Secondly, the loss of urban seats which the BJP viewed as a function of over-confidence in 2004 was even more marked in 2009. In 2004, the BJP lost in the metros (except Bengaluru) but held on to the cities elsewhere. This time, not only have the metros (Bengaluru apart) rejected the BJP—in Delhi the Congress polled over 50 per cent of the votes—but the party lost Jaipur and Bareilly, seats it has won since 1989, and Kanpur. It has clung on to Indore and Bhopal with wafer-thin majorities.

The middle classes were once the mainstay of the BJP. Indeed, it used to be taunted earlier as a middle class, urban party. In this election, the BJP has seen its middle class fall steeply — a situation it encountered only once before, in 1984.

Finally, the BJP has seen a complete decimation of its standing in the youth. This is not merely on account of LK Advani’s octogenarian status. For the past 10 years, the BJP has not conducted itself in a way that suggests it is accommodating towards the post-market economy generation and responsive to its impulses. On the other hand, despite the nominal presence of the septuagenarian Manmohan Singh at the helm, the Congress went out of its way to demonstrate its partiality for fresh, young faces. In hindsight, it would seem that Rahul Gandhi’s series of meetings in colleges, particularly outside the metros, and the media’s fascination with the young inheritors who were elected to the Lok Sabha in 2004 paid handsome dividends. Despite being a dynastic outfit, the Congress ended up as more appealing to the youth. The BJP by contrast seemed completely hidebound and unresponsive.

Unfortunately for the party, this impression is likely to be strengthened by the Parliamentary Board decision to reanoint Advani as the Leader of Opposition. There may be good reasons why a knee-jerk response to a defeat had to be avoided. However, to the average Indian, the imperatives of taking a “considered decision” are likely to be misread as unresponsiveness to popular sentiment.

If it is to survive as a national party and an alternative to the Congress, the BJP cannot afford to brush the implications of a second defeat under the carpet. The familiar explanations centred on injudicious candidate selection, local antiincumbency and tactical blunders during the campaign are no doubt relevant but they don’t address the basic problem of a larger loss of momentum. The BJP isn’t exciting today’s voters in the same way it did in the 1990s.
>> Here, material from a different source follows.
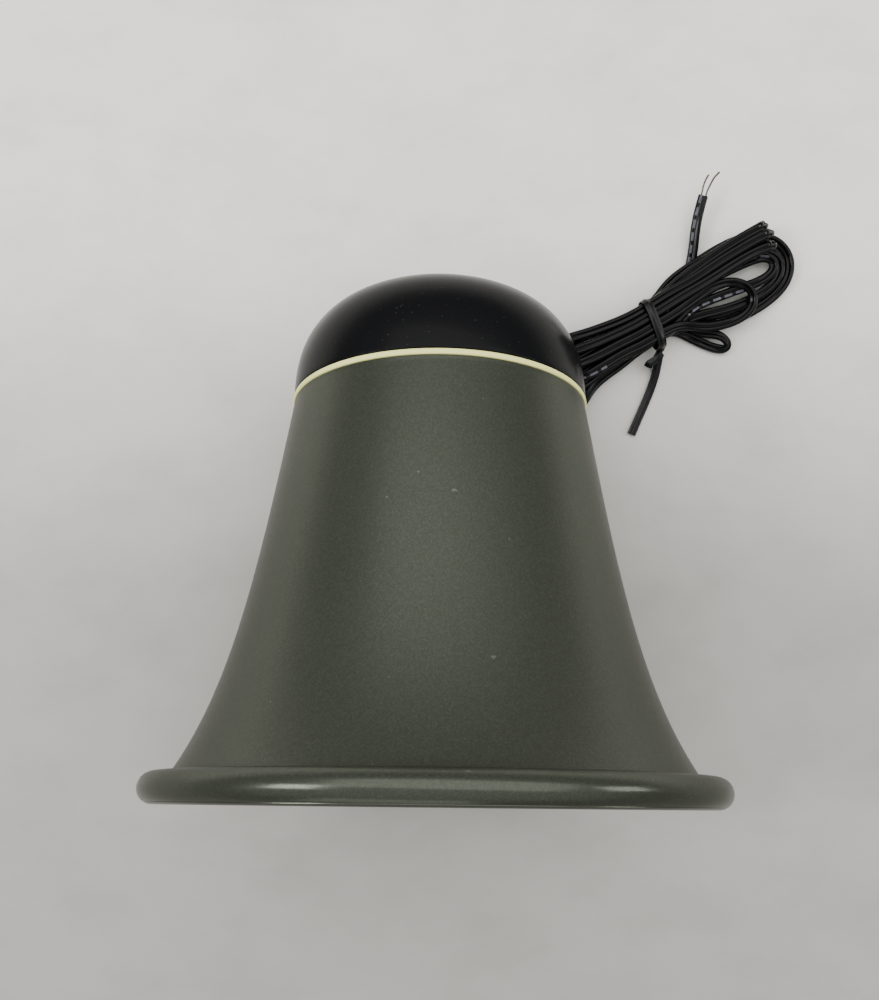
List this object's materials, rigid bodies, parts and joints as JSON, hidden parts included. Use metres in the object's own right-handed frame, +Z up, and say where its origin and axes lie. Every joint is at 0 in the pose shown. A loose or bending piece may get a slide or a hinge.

A Pavlovian response to setbacks is to fall back on certitudes. Already there are whispers that the BJP erred in deviating from the path of assertive Hindutva — the factor said to be responsible for the muted involvement of the larger Sangh Parivar in the election campaign. The problem with such an approach is that it only addresses the concerns of the committed, not the average voter. It skirts a larger question: has “modern” India tired of identity politics?

Advani was one thing till 1996, another in government and a third thing after the Jinnah controversy

The answer seems self-evident. Apart from the 2002 Gujarat Assembly election which was fought in exceptional circumstances, all elections in India have been won or lost on the strength of normal issues such as development, antiincumbency and even personalities. This includes Narendra Modi’s win in Gujarat 2007, Lalu Yadav’s defeat in Bihar and Mayawati spectacular triumph in Uttar Pradesh. Identity politics may be a factor in patches but it is on the retreat nationally. True, this may abruptly change following some dramatic occurrence but this seems to be the trend.

To a very large extent, the BJP has acknowledged this. Since 1998, it has fought all national elections on conventional political lines, without raising the emotional temperature. Unfortunately, it is burdened by the countervailing pulls and pressures of a small unreconstructed minority that exaggerates its own importance and influence.

Orissa is a classic example of how irrational exuberance leads to strategic miscalculations. Naveen Patnaik broke his alliance with the BJP because he was exasperated by the image of incoherence his administration was conveying as a result of the inflammatory posturing of a few BJP hotheads. In a sense, his problem was not dissimilar to Manmohan Singh’s problems with the Left and the Samajwadi Party. By mistaking its own cadre’s dissatisfaction with Patnaik for the public mood, it tried to box above its weight and ended up looking very foolish after the results were out.

DESPITE THE Congress advance, there is vast political space available for those who are inclined towards a Right-of-Centre approach grounded in alternative policy formulations. Of course, Hindu nationalism cannot be discounted altogether. But the question is the strategic weight given to identity vis-à-vis governance issues. The BJP has made an encouraging start with a manifesto that promotes deregulation, low taxation and a zero tolerance approach to terrorism. These are planks that take time to register with the electorate. The party has to persevere. In the past five years, the BJP was disdainful of parliamentary intervention and casual about projecting alternative policies. Its bizarre emphasis on “nationwide agitations” that never took off and Mickey Mouse issues have cast it in an ugly light.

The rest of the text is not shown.